• **YOUR INSTRUCTIONS**
Restate the opening lines of the material below word for word, stopping after the line that contains "concat(arc(c0, r0, a".

• **DATA BLOCK**
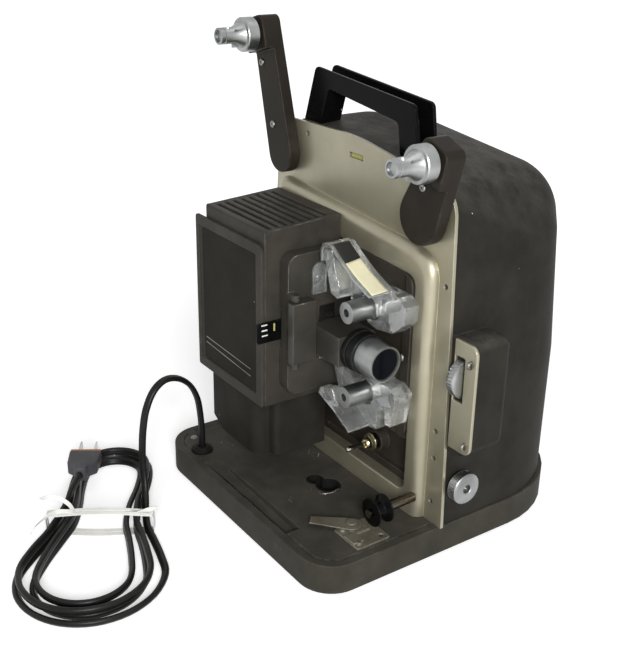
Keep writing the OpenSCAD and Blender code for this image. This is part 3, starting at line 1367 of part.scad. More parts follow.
module fan() {
    color("#303030") placed() difference() {
        union() {
            rod_x(motor_y, motor_z, fan_x, fan_x + fan_w, bearing_h);
            rod_x(motor_y, motor_z, fan_x + fan_w - plate_t, fan_x + fan_w, fan_r);
            for (i = [0 : fan_blades - 1]) translate([fan_x, motor_y, motor_z]) rotate([i * 360 / fan_blades, 0, 0])
                translate([0, bearing_h - cut, 0]) cube([fan_w, fan_r - bearing_h, plate_t / 2]);
        }
        rod_x(motor_y, motor_z, fan_x - cut, fan_x + fan_w + cut, motor_shaft_r);
    }
}

module main_shaft() {
    color("#9c9ea1") placed() {
        rod_x(drive_y, lens_z, main_rear_x, main_front_x, main_shaft_r);
        rod_x(drive_y, lens_z, sprocket_x - bearing_h, sprocket_x + bearing_h, worm_r);
        rod_x(drive_y, lens_z, pulley_x, pulley_x + pulley_w, pulley_r);
    }
}

module shutter() {
    color("#1c1c1c") placed() difference() {
        union() {
            rod_x(drive_y, lens_z, shutter_x, shutter_x + shutter_t, shutter_r);
            rod_x(drive_y, lens_z, shutter_x, shutter_x + bearing_w, bearing_h);
        }
        rod_x(drive_y, lens_z, shutter_x - cut, shutter_x + bearing_w + cut, main_shaft_r);
        for (i = [0 : 2]) translate([shutter_x - cut, drive_y, lens_z]) rotate([i * 120 + 30, 0, 0]) rotate([90, 0, 90])
            linear_extrude(3 * cut) polygon(concat(arc([0, 0], shutter_r * shutter_wing_share, -shutter_wing_a, shutter_wing_a, 8), arc([0, 0], shutter_r + cut, shutter_wing_a, -shutter_wing_a, 8)));
    }
}

// Outline of a belt round two pulleys
function belt_pts(c0, r0, c1, r1) =
    let (d = c1 - c0, a = atan2(d.y, d.x), s = acos((r0 - r1) / norm(d)))
    concat(arc(c0, r0, a + s, a + 360 - s, 32), arc(c1, r1, a - s, a + s, 24));

module drive_belt() {
    hi = [drive_y, lens_z];
    lo = [motor_y, motor_z];
    color("#151515") placed() slab_x(pulley_x + pulley_w / 4, pulley_x + pulley_w * 3 / 4) difference() {
        polygon(belt_pts(hi, pulley_r + small_gap + belt_t, lo, motor_pulley_r + small_gap + belt_t));
        polygon(belt_pts(hi, pulley_r + small_gap, lo, motor_pulley_r + small_gap));
    }
}
module lamp_socket() {
    color("#d8d2c4") placed() {
        block([reflector_x - pin_r, lens_y - reflector_r, shelf_z - shelf_t],
            [lamp_x + lamp_r, field_y, shelf_z]);
        rod_z(lamp_x, lens_y, shelf_z, lamp_low_z, lamp_r);
    }
}

module lamp() {
    color([0.9, 0.9, 0.85, 0.5]) placed() {
        rod_z(lamp_x, lens_y, lamp_low_z, lens_z + lamp_r, lamp_r - cut);
        translate([lamp_x, lens_y, lens_z + lamp_r]) sphere(r = lamp_r - cut);
    }
}

module reflector() {
    deep = lamp_r * 3 / 4;
    color("#d0d0d0") placed() {
        difference() {
            rod_x(lens_y, lens_z, reflector_x, reflector_x + deep, reflector_r / 2, reflector_r);
            rod_x(lens_y, lens_z, reflector_x + pin_r, reflector_x + deep + cut, reflector_r / 2, reflector_r);
        }
        block([reflector_x, lens_y - pin_r, shelf_z], [reflector_x + pin_r, lens_y + pin_r, lens_z - reflector_r / 4]);
    }
}

base_tub();
base_plate();
feet();
main_plate();
rear_cover();
side_bracket();
bracket_screws();
framing_wheel();
tilt_knob();
tilt_shaft();
tilt_leg();
mechanism_plate();
switch_panel();
toggle_body();
toggle_bat();
lamphouse_cover();
lamp_panel();
film_box_rear();
film_box_front();
mode_tab();
gate_housing();
gate_door();
lens_carrier();
lens_clamp();
lens_barrel();
lens_front_glass();
lens_rear_glass();
aperture_plate();
pressure_plate();
film_tab();
upper_sprocket();
upper_guide();
guide_block();
lower_sprocket();
lower_guide();
snubber_shaft();
snubber_roller();
cutter_base();
cutter_blade();
deck_cup();
supply_arm();
supply_spindle();
takeup_arm();
takeup_spindle();
handle();
handle_screws();
cord_grommet();
cord_run();
cord_hank();
cord_tie();
plug();
motor();
motor_rotor();
fan();
main_shaft();
shutter();
drive_belt();
lamp();
lamp_socket();
reflector();
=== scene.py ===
import json
import bmesh
import bpy
from math import atan2, cos, exp, pi, radians, sin
from mathutils import Matrix, Vector


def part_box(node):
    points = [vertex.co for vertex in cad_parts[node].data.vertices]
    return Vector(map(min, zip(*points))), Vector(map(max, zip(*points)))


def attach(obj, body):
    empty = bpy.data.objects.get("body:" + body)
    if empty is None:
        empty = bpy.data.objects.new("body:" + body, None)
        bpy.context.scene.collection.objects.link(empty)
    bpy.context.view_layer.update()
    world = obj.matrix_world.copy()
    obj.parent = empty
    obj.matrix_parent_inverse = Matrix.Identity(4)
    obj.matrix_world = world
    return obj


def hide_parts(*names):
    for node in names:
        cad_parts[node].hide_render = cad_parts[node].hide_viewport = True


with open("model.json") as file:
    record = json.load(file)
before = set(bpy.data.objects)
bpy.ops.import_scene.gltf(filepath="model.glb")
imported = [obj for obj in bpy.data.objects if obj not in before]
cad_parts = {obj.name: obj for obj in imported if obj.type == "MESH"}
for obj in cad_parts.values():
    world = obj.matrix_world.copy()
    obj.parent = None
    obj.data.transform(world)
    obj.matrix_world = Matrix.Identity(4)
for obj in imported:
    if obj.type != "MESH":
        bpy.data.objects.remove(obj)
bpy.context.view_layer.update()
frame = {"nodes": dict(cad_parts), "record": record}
scene = bpy.context.scene
scene.view_settings.view_transform = "Standard"

mm = 0.001
layoutShift = -12.25  # from the layout's x to the frame's
weld = 0.001 * mm  # points closer than this are one
xAxis, yAxis, zAxis = (1, 0, 0), (0, 1, 0), (0, 0, 1)
toFilm = (0, -1, 0)  # out of the side where the film runs
bodyOf = {node: body for body, nodes in frame["record"]["behaviour"]["bodies"].items() for node in nodes}
slotOf = {part["node"]: part["material_slot"] for part in frame["record"]["subparts"]}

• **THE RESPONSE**
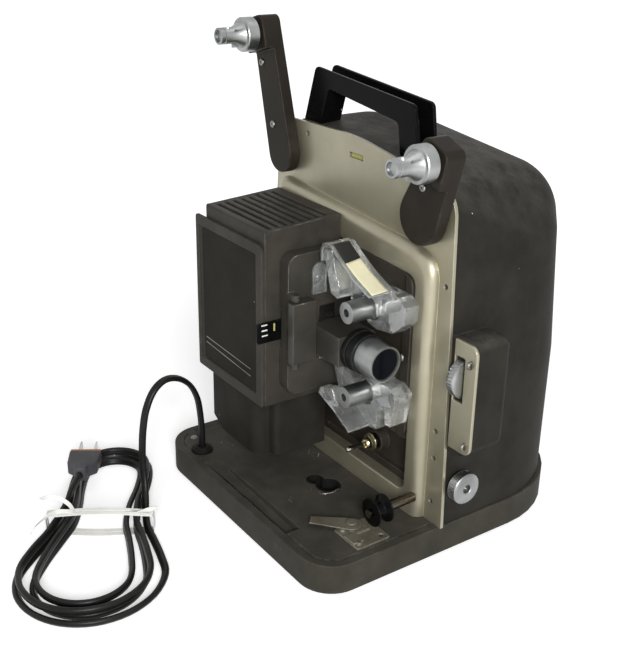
Keep writing the OpenSCAD and Blender code for this image. This is part 3, starting at line 1367 of part.scad. More parts follow.
module fan() {
    color("#303030") placed() difference() {
        union() {
            rod_x(motor_y, motor_z, fan_x, fan_x + fan_w, bearing_h);
            rod_x(motor_y, motor_z, fan_x + fan_w - plate_t, fan_x + fan_w, fan_r);
            for (i = [0 : fan_blades - 1]) translate([fan_x, motor_y, motor_z]) rotate([i * 360 / fan_blades, 0, 0])
                translate([0, bearing_h - cut, 0]) cube([fan_w, fan_r - bearing_h, plate_t / 2]);
        }
        rod_x(motor_y, motor_z, fan_x - cut, fan_x + fan_w + cut, motor_shaft_r);
    }
}

module main_shaft() {
    color("#9c9ea1") placed() {
        rod_x(drive_y, lens_z, main_rear_x, main_front_x, main_shaft_r);
        rod_x(drive_y, lens_z, sprocket_x - bearing_h, sprocket_x + bearing_h, worm_r);
        rod_x(drive_y, lens_z, pulley_x, pulley_x + pulley_w, pulley_r);
    }
}

module shutter() {
    color("#1c1c1c") placed() difference() {
        union() {
            rod_x(drive_y, lens_z, shutter_x, shutter_x + shutter_t, shutter_r);
            rod_x(drive_y, lens_z, shutter_x, shutter_x + bearing_w, bearing_h);
        }
        rod_x(drive_y, lens_z, shutter_x - cut, shutter_x + bearing_w + cut, main_shaft_r);
        for (i = [0 : 2]) translate([shutter_x - cut, drive_y, lens_z]) rotate([i * 120 + 30, 0, 0]) rotate([90, 0, 90])
            linear_extrude(3 * cut) polygon(concat(arc([0, 0], shutter_r * shutter_wing_share, -shutter_wing_a, shutter_wing_a, 8), arc([0, 0], shutter_r + cut, shutter_wing_a, -shutter_wing_a, 8)));
    }
}

// Outline of a belt round two pulleys
function belt_pts(c0, r0, c1, r1) =
    let (d = c1 - c0, a = atan2(d.y, d.x), s = acos((r0 - r1) / norm(d)))
    concat(arc(c0, r0, a + s, a + 360 - s, 32), arc(c1, r1, a - s, a + s, 24));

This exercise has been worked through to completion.